Jika dibelikan mobil, pakaian yang banyak serta perawatan, itu bukanlah kewajiban yang disebut nafkah. Melainkan bentuk kasih sayang dari suami kepada istri.
“Beli mobil 3-4 tidak, bentuk kasih sayang jadi sekedar tentang bagaimana dia bertahan hidup dari yang dimakan atau pakaian untuk menutup auratnya, pantas atau tidaknya untuk keluar dari tempat tinggal yang layak. untuk dia yang sesuai dengan kemampuan suami,” jelasnya.
“Selebihnya adalah kebaikan seorang suami, tambahan, dan jangan jadi suami pelit-pelit amat,” lanjut Buya Yahya.
Maka dari itu, Buya kemudian mengingatkan kepada setiap suami yang belajar fiqih untuk tidak pelit kepada istrinya.
“Bahaya juga suami belajar ilmu fiqih, jika istrinya sehari dikasih dua genggam beras,” kata Buya Yahya.
“Keterlaluan itu suami, gara-gara belajar fiqihnya, fiqih tidak pakai akhlak, nggak pakai hati, membaca kitab fiqih bab nafaqah ternyata menjadi pelit kepada istrinya yang penting ini nafaqah,” sambung Buya Yahya.
Hal inilah yang menurut Buya Yahya penyebab munculnya istilah uang belanja di dalam rumah tangga.
“Gara-gara suami pelit muncul pertanyaan mana uang belanja dari situ sebetulnya,” kata Buya Yahya.
Padahal seharusnya kata Buya Yahya tak perlu ada perbedaan antara nafkah dan uang belanja.
"Sebenarnya tidak perlu dibedakan itu semua, seorang suami memberikan kecukupan kepada keluarnya itu kewajiban, jika lebih itu sebuah kemuliaan,” tegas Buya Yahya.
“Di dalam uang belanja tentu ada nafkah. Kalau nafkah ada itung-itungan waduh itu tidak enak,” lanjut Buya Yahya.
Buya Yahya mengingatkan bahwa fiqih sebenarnya digunakan ketika menyelesaikan problem persengketaan.

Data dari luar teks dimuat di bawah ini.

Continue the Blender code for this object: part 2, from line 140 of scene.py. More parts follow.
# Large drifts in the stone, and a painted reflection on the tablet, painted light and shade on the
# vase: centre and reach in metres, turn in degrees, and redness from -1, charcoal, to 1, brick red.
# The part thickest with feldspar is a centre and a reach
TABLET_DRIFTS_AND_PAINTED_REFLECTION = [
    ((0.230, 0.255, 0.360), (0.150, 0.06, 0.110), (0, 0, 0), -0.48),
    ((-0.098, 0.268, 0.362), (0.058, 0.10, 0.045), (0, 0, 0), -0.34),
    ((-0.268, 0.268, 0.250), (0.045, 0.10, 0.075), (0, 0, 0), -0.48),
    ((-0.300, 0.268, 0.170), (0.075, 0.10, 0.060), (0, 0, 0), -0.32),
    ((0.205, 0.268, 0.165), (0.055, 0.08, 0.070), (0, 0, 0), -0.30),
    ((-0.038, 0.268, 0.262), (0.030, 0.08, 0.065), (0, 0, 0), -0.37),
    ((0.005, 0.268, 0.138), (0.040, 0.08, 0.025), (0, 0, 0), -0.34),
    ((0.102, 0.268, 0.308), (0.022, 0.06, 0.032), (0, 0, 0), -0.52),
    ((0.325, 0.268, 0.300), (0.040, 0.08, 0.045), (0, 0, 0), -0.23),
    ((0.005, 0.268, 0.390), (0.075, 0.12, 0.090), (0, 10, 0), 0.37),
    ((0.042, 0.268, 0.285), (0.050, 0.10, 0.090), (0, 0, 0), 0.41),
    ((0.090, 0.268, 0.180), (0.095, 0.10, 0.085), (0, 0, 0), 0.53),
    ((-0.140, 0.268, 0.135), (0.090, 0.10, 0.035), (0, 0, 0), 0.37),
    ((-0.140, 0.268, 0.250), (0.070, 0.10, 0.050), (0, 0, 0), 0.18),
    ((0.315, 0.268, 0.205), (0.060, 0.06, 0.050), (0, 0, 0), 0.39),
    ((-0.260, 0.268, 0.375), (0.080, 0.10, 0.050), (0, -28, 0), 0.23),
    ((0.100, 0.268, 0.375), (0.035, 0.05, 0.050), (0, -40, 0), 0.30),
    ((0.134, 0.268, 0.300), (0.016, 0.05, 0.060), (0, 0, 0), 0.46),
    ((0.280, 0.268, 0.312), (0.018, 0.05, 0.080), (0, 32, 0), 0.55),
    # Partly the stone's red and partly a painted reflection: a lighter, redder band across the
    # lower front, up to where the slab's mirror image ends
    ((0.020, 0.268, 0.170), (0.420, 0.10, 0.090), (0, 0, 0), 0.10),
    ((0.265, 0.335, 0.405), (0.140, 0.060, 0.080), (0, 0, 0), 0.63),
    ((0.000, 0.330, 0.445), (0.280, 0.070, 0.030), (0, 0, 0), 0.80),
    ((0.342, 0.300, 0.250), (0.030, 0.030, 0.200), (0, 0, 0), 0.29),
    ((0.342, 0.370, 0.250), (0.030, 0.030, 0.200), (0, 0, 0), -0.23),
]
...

“Hidup kita bukan level fiqih, hidup kita level tasawuf, akhlak. Kalau pakai level fiqih, jika ketemu seorang laki-laki pelit tidak memberikan nafkah maka fiqih berbicara, kasih keluarkan sekedar memberi makan,” kata Buya Yahya.
Kata Buya Yahya, fiqih berfungsi untuk menegakkan keadilan.

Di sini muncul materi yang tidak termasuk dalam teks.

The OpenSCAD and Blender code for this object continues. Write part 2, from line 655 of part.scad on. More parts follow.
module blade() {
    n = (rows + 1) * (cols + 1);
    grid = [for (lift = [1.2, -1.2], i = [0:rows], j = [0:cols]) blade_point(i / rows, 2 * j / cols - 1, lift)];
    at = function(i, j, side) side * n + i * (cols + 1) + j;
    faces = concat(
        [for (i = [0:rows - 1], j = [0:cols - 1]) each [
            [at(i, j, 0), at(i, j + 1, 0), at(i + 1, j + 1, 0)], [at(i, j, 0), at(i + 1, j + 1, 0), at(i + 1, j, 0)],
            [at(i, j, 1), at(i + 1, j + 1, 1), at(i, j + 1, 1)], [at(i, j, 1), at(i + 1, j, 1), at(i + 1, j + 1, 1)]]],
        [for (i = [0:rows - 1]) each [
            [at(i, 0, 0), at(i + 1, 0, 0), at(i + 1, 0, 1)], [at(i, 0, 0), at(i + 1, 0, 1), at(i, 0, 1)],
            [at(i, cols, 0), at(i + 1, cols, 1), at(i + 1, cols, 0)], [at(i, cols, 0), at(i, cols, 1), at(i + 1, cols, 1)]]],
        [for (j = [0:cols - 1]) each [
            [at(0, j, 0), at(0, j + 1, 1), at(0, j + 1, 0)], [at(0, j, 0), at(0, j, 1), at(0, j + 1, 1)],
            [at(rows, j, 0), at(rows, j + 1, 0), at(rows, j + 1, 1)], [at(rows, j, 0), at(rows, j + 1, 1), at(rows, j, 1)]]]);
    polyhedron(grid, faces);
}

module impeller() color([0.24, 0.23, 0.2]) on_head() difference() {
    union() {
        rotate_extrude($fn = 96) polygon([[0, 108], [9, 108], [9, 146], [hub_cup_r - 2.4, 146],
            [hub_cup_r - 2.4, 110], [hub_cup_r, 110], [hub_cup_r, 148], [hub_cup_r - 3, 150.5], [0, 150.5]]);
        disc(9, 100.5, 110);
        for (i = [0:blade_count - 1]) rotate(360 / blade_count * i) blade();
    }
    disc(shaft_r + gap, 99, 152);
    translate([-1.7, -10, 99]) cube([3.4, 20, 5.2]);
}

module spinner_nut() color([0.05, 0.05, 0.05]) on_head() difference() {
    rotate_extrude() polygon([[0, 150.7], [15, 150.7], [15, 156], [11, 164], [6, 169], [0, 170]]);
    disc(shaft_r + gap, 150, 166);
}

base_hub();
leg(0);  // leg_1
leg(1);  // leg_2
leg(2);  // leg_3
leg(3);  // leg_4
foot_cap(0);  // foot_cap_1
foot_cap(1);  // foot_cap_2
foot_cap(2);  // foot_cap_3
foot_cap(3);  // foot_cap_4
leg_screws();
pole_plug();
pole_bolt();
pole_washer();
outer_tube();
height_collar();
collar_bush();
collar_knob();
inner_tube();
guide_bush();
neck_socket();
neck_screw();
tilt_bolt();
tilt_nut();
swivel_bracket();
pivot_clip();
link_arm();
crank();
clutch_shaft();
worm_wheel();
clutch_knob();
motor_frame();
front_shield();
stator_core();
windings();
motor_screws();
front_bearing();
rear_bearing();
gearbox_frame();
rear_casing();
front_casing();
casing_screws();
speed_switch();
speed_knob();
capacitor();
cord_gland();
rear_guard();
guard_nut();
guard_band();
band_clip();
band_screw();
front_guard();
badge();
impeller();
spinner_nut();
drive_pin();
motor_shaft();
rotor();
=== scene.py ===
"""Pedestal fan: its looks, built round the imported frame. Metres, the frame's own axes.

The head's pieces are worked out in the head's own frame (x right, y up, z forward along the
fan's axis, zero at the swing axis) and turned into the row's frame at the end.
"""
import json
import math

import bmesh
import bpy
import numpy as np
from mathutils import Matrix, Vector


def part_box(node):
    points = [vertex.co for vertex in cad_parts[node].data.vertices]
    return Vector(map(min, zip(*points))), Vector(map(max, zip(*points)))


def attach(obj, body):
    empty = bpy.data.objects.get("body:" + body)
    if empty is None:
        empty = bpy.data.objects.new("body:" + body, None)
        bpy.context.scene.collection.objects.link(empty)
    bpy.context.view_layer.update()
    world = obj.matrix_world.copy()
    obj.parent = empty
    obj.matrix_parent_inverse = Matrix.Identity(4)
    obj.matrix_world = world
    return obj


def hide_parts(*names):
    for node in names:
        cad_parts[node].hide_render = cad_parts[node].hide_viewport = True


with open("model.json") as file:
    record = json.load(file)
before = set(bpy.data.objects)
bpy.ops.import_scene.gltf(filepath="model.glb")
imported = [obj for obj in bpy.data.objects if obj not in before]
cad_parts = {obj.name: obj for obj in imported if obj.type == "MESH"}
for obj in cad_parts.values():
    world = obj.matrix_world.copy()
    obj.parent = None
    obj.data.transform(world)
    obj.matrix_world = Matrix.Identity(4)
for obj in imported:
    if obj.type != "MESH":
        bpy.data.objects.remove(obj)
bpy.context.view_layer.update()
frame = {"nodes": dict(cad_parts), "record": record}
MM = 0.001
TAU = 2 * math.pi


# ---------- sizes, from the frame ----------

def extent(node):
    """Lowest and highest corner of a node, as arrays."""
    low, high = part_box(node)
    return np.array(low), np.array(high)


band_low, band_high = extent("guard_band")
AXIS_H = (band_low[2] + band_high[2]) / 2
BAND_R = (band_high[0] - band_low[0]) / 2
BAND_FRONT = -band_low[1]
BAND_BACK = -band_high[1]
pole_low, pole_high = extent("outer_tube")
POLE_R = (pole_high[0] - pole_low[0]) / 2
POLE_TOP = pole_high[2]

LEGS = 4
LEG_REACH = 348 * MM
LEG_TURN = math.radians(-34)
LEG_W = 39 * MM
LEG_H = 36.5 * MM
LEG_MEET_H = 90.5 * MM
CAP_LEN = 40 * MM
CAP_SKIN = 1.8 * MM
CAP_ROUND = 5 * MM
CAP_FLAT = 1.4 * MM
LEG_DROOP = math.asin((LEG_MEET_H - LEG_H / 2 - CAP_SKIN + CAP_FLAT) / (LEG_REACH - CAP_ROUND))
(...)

“Kadang istri juga melakukan sesuatu yang lebih dalam tentang rumah tangganya, bukan pekerjaan istri mereka kerjakan,” jelas Buya Yahya.
Buya Yahya lantas mengingatkan bahwa menanak nasi, mencuci baju, bukanlah kewajiban bagi seorang istri.

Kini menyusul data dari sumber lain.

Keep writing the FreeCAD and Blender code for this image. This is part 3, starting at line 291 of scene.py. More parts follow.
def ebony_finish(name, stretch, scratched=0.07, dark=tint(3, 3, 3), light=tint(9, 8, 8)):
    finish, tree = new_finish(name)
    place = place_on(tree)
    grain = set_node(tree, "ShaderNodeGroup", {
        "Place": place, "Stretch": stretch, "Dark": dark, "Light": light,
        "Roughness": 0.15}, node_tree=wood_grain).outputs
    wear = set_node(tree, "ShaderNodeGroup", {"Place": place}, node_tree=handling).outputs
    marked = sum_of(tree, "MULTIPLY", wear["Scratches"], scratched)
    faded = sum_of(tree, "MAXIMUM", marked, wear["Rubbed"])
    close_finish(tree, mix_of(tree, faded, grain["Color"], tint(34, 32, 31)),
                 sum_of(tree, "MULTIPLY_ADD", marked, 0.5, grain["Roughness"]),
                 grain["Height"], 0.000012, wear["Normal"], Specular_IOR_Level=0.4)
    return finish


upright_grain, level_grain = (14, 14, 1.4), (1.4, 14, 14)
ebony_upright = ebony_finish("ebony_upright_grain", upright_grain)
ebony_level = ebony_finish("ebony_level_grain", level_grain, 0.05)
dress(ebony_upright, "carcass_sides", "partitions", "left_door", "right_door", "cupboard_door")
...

“Para bapak boleh tersenyum hari ini, tapi kalau senyumnya tidak hati-hati maka menangis besok hari,” kata Buya Yahya sembari mengingatkan.
Namun Buya Yahya mengingatkan juga kepada para istri agar sebaiknya tidak menerapkan sistem tersebut.
“Ada istri mengatakan tidak wajib menanak nasi, ok tidak wajib tapi kamu dapat dua genggam beras, hidup tidak seperti itu wahai istri yang sholehah,” tegas Buya Yahya saat mengingatkan.
“Suami bekerja keras untuk meningkatkan kualitas hidup agar lebih. maka perlu dihargai. “Apa sulitnya menanak nasi? menanak nasi untuk suami, suami yang tercinta kan? kenapa dipermasalahkan,” kata Buya Yahya lebih lanjut.
Hal ini karena jika berbicara fiqih kata Buya Yahya adalah tentang keadilan. Oleh karenanya, di sini seorang istri yang mempunyai peran luar biasa.
“Makanya seorang suami memberikan juga kelebihan sehingga diberikan sepeda, mobil, rumah dibesarkan, baju banyak. Rezeki rumahnya pun digedekan,” kata Buya Yahya.
Jadi kata Buya Yahya, jika bicara fiqih itu untuk jangan sampai orang itu hidupnya tidak lancar.
“Sehingga kalau ada seorang istri tidak diberi nafkah sama suami berhak dia minta cerai, baik suami dalam keadaan kaya pelit atau memang fakir yang sesungguhnya,” ujar Buya Yahya.
Hal ini karena nafkah adalah kewajiban seorang suami kepada istri.
“Sebab urusan yang harus pakai baju, makan seperti itu. jadi nafkah itu adalah, mencukupi kebutuhan pribadinya dan juga kebutuhan anak-anaknya,” tegas Buya Yahya.
Jika lebih dari itu, kata Buya Yahya adalah hadiah atau kebaikan dari seorang suami.
“Maka belanja yang diberikan itu adalah secukupnya. Jadi nafkah selebihnya adalah kebaikan seorang suami yang tidak usah dipilah-pilah, itu istri pelit. Suami juga jangan pelit-pelit,” tandas Buya Yahya.
Itulah penjelasan mengenai perbedaan nafkah dan uang belanja.
Disarankan menanyakan langsung kepada Ulama atau Ahli Agama Islam agar mendapatkan pemahaman lebih dalam.